Return all the data, word for word.

▸ **INPUT ROWS**
[Begin]

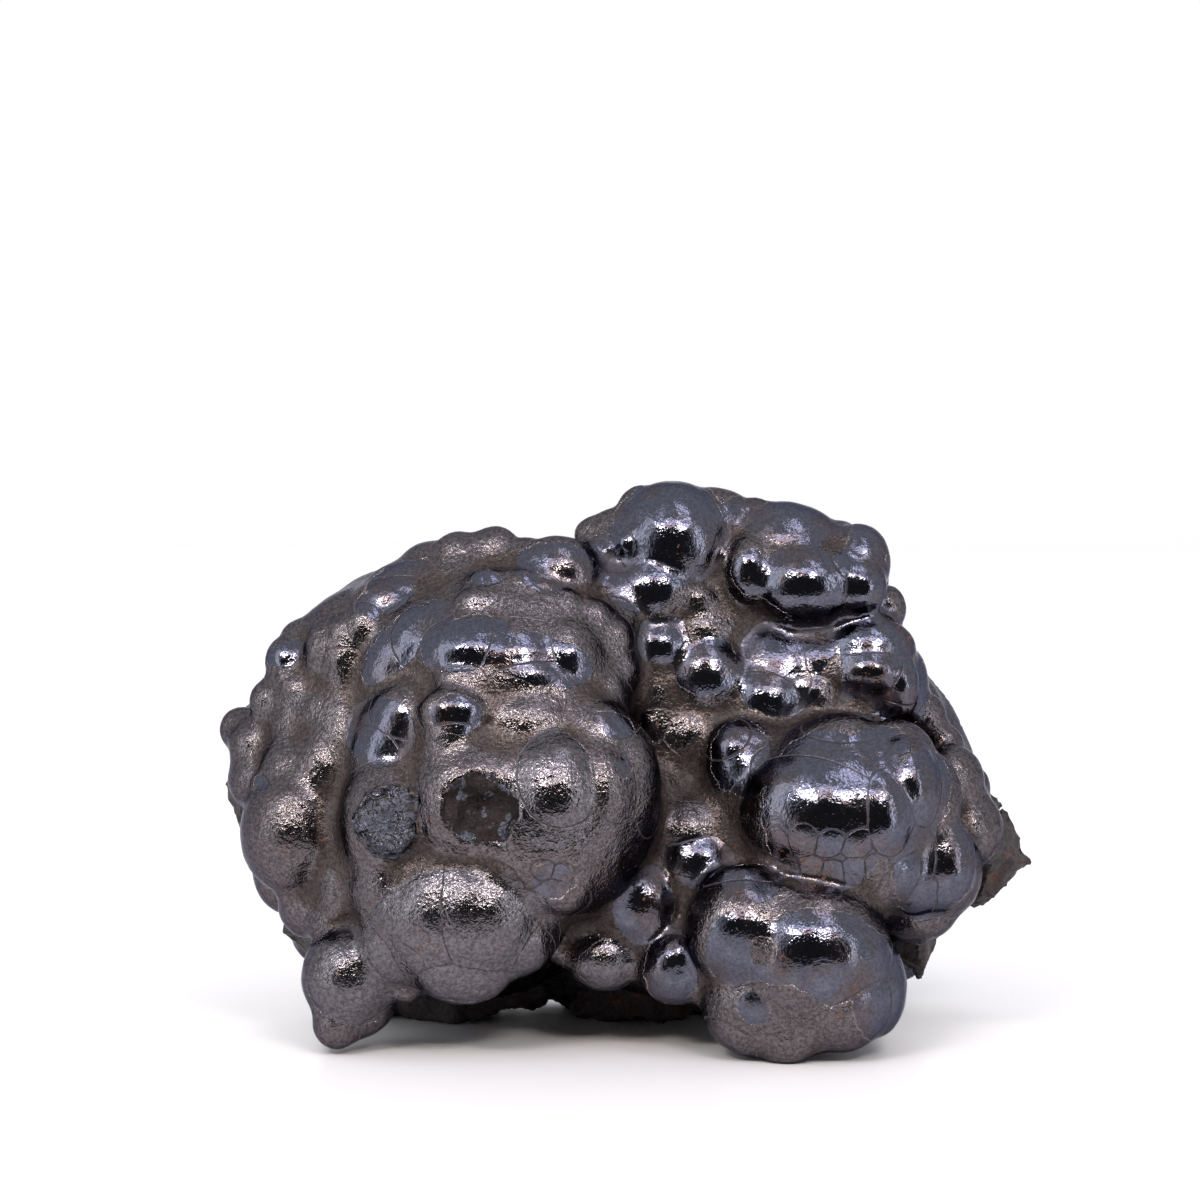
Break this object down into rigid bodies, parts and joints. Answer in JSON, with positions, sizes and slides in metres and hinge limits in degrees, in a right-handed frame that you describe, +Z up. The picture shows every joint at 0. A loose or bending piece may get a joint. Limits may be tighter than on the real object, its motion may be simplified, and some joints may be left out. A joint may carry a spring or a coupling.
{
  "type": "mineral specimen",
  "caption": "Botryoidal hematite hand specimen: dark metallic domes and small bumps crowded over a broken rock base, resting on its underside and low lobes",
  "frame": {"origin": "centre of the outline on the surface it rests on", "axes": "+Z up, -Y out of the lobed front, +X to the right seen from the front, along its longest side"},
  "size_m": [0.1022, 0.0558, 0.0684],
  "materials": {
    "hematite": "metallic steel grey under a thin brown satin film"
  },
  "bodies": {
    "root": {"hematite": "hematite"}
  },
  "joints": []
}
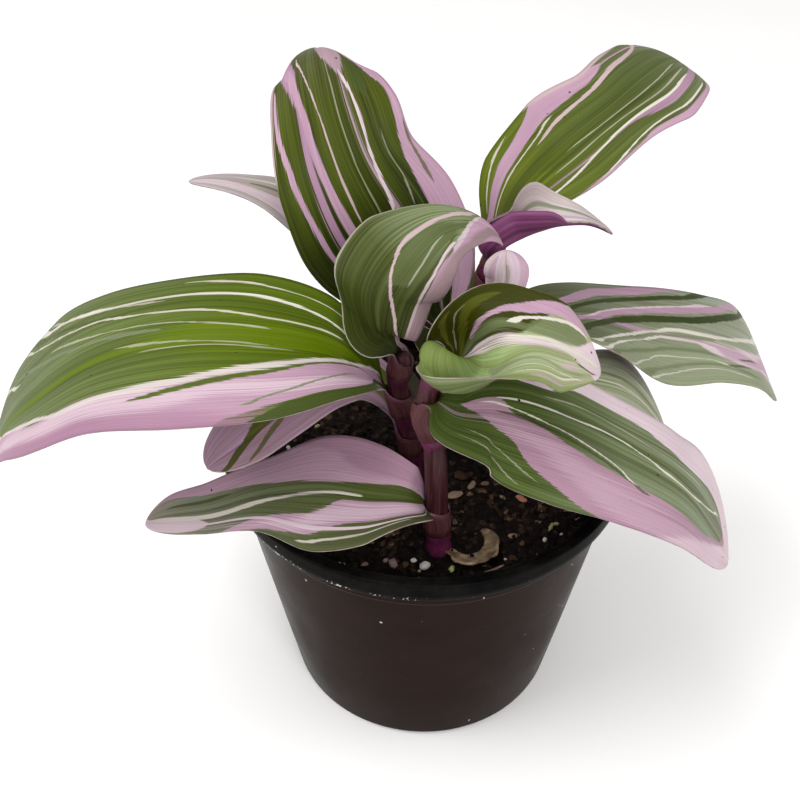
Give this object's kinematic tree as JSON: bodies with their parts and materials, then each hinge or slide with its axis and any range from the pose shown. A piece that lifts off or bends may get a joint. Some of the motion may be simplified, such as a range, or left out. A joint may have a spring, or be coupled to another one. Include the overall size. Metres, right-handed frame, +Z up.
{
  "type": "potted tradescantia",
  "caption": "Young spiderwort with broad striped leaves on upright stems, rooted in soil in a small round plastic nursery pot that stands on a flat base with drain holes.",
  "frame": {"origin": "centre of the pot's flat base, on the surface that it stands on", "axes": "+Z up along the pot's axis, -Y towards the plant's front, +X to the right seen from the front"},
  "size_m": [0.1913, 0.1211, 0.1618],
  "materials": {
    "pot_plastic": "near-black thin moulded plastic, glossy",
    "soil": "loose dark moist potting mix with bits of bark and white perlite",
    "stem": "smooth fleshy maroon skin, satin",
    "leaf": "smooth fleshy leaf, green, cream and pink stripes above and purple below, satin"
  },
  "bodies": {
    "root": {"pot": "pot_plastic", "soil": "soil", "stem_front": "stem", "stem_left": "stem", "stem_back": "stem", "stem_right": "stem", "leaf_left_low": "leaf", "leaf_right_low": "leaf", "leaf_funnel": "leaf", "leaf_left_behind": "leaf", "leaf_left_big": "leaf", "leaf_hood": "leaf", "leaf_far_left": "leaf", "leaf_right_under": "leaf", "leaf_back_left": "leaf", "leaf_tall": "leaf", "leaf_young_pale": "leaf", "leaf_back_right": "leaf", "leaf_right_back": "leaf", "leaf_top_right": "leaf", "leaf_young_rolled": "leaf"}
  },
  "joints": []
}
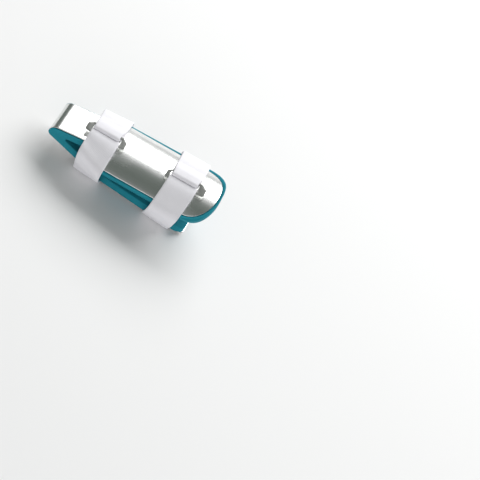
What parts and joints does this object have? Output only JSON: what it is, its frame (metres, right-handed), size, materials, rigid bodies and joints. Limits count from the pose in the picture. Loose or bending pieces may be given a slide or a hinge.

[End]

▸ **SOLVED EXERCISE**
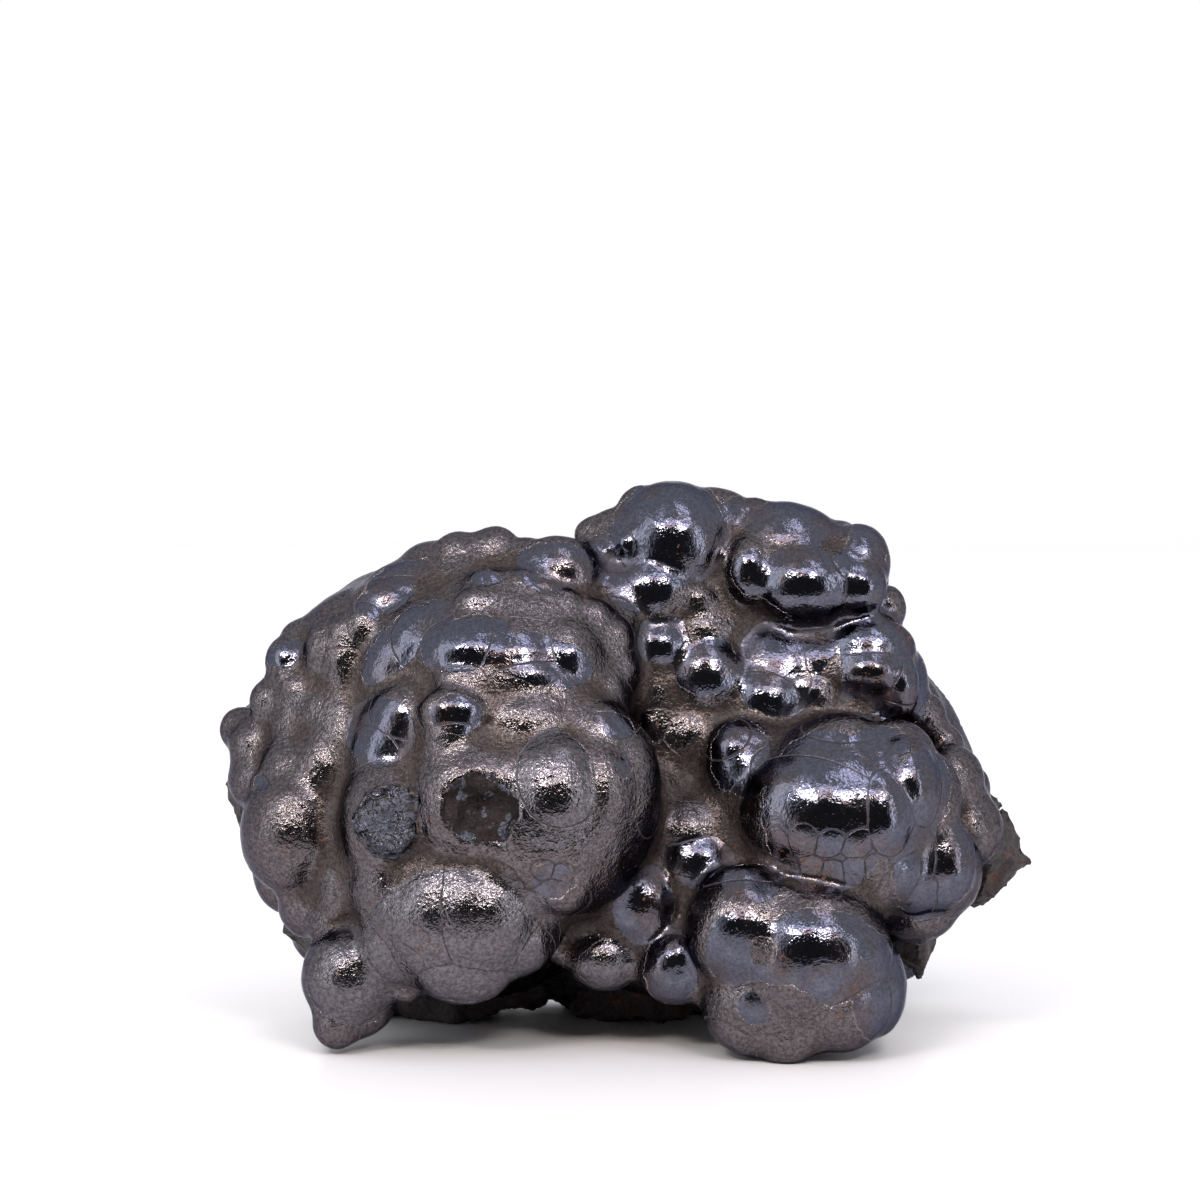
Break this object down into rigid bodies, parts and joints. Answer in JSON, with positions, sizes and slides in metres and hinge limits in degrees, in a right-handed frame that you describe, +Z up. The picture shows every joint at 0. A loose or bending piece may get a joint. Limits may be tighter than on the real object, its motion may be simplified, and some joints may be left out. A joint may carry a spring or a coupling.
{
  "type": "mineral specimen",
  "caption": "Botryoidal hematite hand specimen: dark metallic domes and small bumps crowded over a broken rock base, resting on its underside and low lobes",
  "frame": {"origin": "centre of the outline on the surface it rests on", "axes": "+Z up, -Y out of the lobed front, +X to the right seen from the front, along its longest side"},
  "size_m": [0.1022, 0.0558, 0.0684],
  "materials": {
    "hematite": "metallic steel grey under a thin brown satin film"
  },
  "bodies": {
    "root": {"hematite": "hematite"}
  },
  "joints": []
}
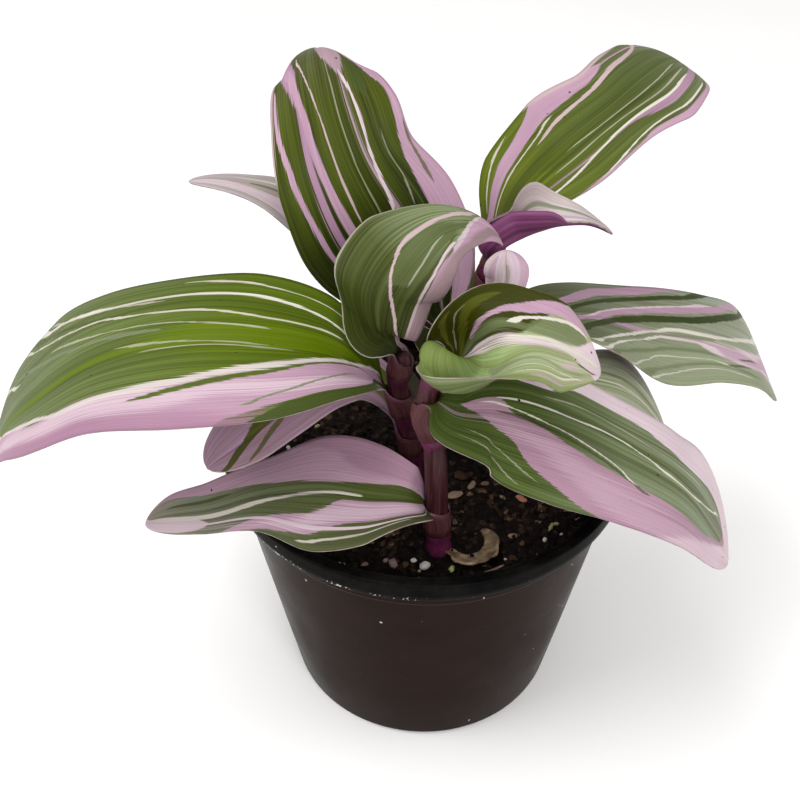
Give this object's kinematic tree as JSON: bodies with their parts and materials, then each hinge or slide with its axis and any range from the pose shown. A piece that lifts off or bends may get a joint. Some of the motion may be simplified, such as a range, or left out. A joint may have a spring, or be coupled to another one. Include the overall size. Metres, right-handed frame, +Z up.
{
  "type": "potted tradescantia",
  "caption": "Young spiderwort with broad striped leaves on upright stems, rooted in soil in a small round plastic nursery pot that stands on a flat base with drain holes.",
  "frame": {"origin": "centre of the pot's flat base, on the surface that it stands on", "axes": "+Z up along the pot's axis, -Y towards the plant's front, +X to the right seen from the front"},
  "size_m": [0.1913, 0.1211, 0.1618],
  "materials": {
    "pot_plastic": "near-black thin moulded plastic, glossy",
    "soil": "loose dark moist potting mix with bits of bark and white perlite",
    "stem": "smooth fleshy maroon skin, satin",
    "leaf": "smooth fleshy leaf, green, cream and pink stripes above and purple below, satin"
  },
  "bodies": {
    "root": {"pot": "pot_plastic", "soil": "soil", "stem_front": "stem", "stem_left": "stem", "stem_back": "stem", "stem_right": "stem", "leaf_left_low": "leaf", "leaf_right_low": "leaf", "leaf_funnel": "leaf", "leaf_left_behind": "leaf", "leaf_left_big": "leaf", "leaf_hood": "leaf", "leaf_far_left": "leaf", "leaf_right_under": "leaf", "leaf_back_left": "leaf", "leaf_tall": "leaf", "leaf_young_pale": "leaf", "leaf_back_right": "leaf", "leaf_right_back": "leaf", "leaf_top_right": "leaf", "leaf_young_rolled": "leaf"}
  },
  "joints": []
}
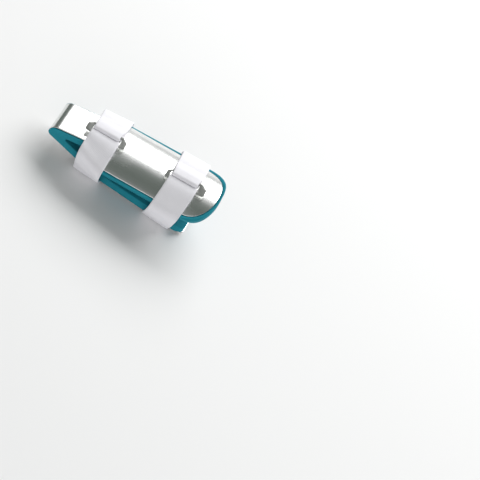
What parts and joints does this object have? Output only JSON: what it is, its frame (metres, right-handed), size, materials, rigid bodies and joints. Limits count from the pose in the picture. Loose or bending pieces may be given a slide or a hinge.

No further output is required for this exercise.